Jon Stewart, in his now famous Crossfire appearance, told the hosts of the then already long-since-decayed show that they were hurting America. It was not brilliant, or inspired; it was simply the truth, plainly spoken, which is the job our designated jesters have been tasked with for hundreds of years. For American political coverage, politics has become meta-sport: the actual results of governance matter not a goddamn ounce, only the arguments matter. Crossfire was not a politically serious show; it was reality television for the soulless walking dead of politics, those paid creatures that exist solely to promote Their Spin on Their Issue. There is no plot; there is no character development. There is never any evidence that, when later presented, results in one side or the other admitting error. It is a high school debate club gone tired and sour and aged. And the destruction of Crossfire did nothing to solve the problem, because every droning guest found ready refuge on a dozen other identical programs. America has been reduced to two disembodied heads, shouting at each other, while a steady stream of graphics drifts across the screen on all sides, the electronic equivalent of jingling keys for a toddler.
There is a profound lesson to be taken from Orangejuicegate, or Bowlinggate, or Bittergate, and that lesson is that the guardians of our discourse are, at heart, idiots. There is no other explanation or redemption. Anyone attempting to draw out character definition from a glass of orange juice is, at heart, someone who has entirely run out of insightful things to say. Anyone attempting to make the case that a bowling score represents the measure of a man deserves to be basted, roasted, and served to whatever imbecile of a president does manage to rise to the top of their addled internal scoresheet.
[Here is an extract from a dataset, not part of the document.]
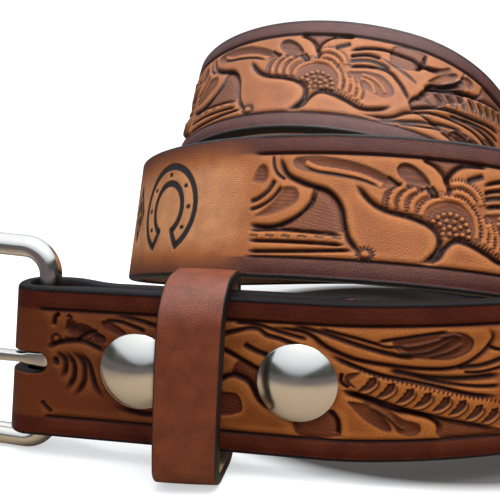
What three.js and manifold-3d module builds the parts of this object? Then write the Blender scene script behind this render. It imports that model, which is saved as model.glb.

At the same time, I think the appropriate response to this is not to get too angry and pretend to seriously rebut any of this, but to simply recognize it as a function of a deeply embarrassing and inept media environment, and, well... make fun of them. Repeatedly. That is what passes for analysis, as the world decays around us?
Because it should be nothing short of hilarious that, just as usual, orange juice and bowling are stories that titillate our "experts", but torture approved at the highest levels of government is not. If only the government response to Katrina demonstrated half as much as the clothing a candidate wears to an event; now that would be something. If only the measure of our current president was taken a tenth as carefully as that of our current candidates; but no, that would be unpatriotic.
All of this demonstrates, though, exactly how the "political experts" of cable television are going to play the Obama vs. McCain fight, and it's going to be Bush-Gore, Bush-Kerry all over again. The underlying lesson: they can't help it. They're goddamn insane, or perhaps just compulsive to the point of delusion, and that is as plain as it can be put.
So perhaps we should give up, and simply start "Orange Juice Watch", a daily feature dedicated to finding out whether Obama has yet been doomed by his desire, on one fine campaign day, for juice instead of coffee. We could highlight the most absurd media statements about the scandalous Bittergate, and attempt to delve into the psyche of all those that consider the parsing of those words to be of far greater importance than, say, parsing the words of a candidate who can't seem to get the warring parties in Iraq straight in his own mind, yet is convinced the war is going swimmingly anyway.
It is difficult, after all, to do anything but just plain laugh at the political "experts" shoved in front of us, experts so incompetent and up their own esteemed asses, at this point, that they really can't report on anything more substantial than orange juice stories. They can't do it -- it is not a matter of secret bias, they are just not capable. The top "pundits" of cable television weren't hired for their smarts on the hard issues, they were hired to make ridiculous, off-the-cuff pronouncements on the petty trivialities of the day. They know no more about the concerns of small town Americans than they know about roping cattle or performing a colonoscopy, and yet they will sit on television, in suits costing more than some of the used cars the rest of us drive, and claim expertise on all three.
I have often thought that the way to discredit a truly abominable pundit is to steal their undeserved gravitas from them -- make them laughingstocks. But honestly, it is something they can only do to themselves, and each network seems utterly insistent on carving away their own significance one ridiculous pseudo-story at a time.
Someday, I earnestly hope our Democratic strategists to come to terms with the notion that these elections are no longer just battles against Republicans. They are battles against the several dozen ridiculous nuts of the media world who run our democratic discourse like it was their own personal model train set. I see absolutely no strategists that seem to get that -- if Democrats manage to attack their opponents with more gusto, this time around, I still don't see them managing to fight the media folks.
And that is a shame, because truly -- the coverage of the race is rapidly threatening to discredit itself. There is biased, then there is stupid. And then there is orange juice.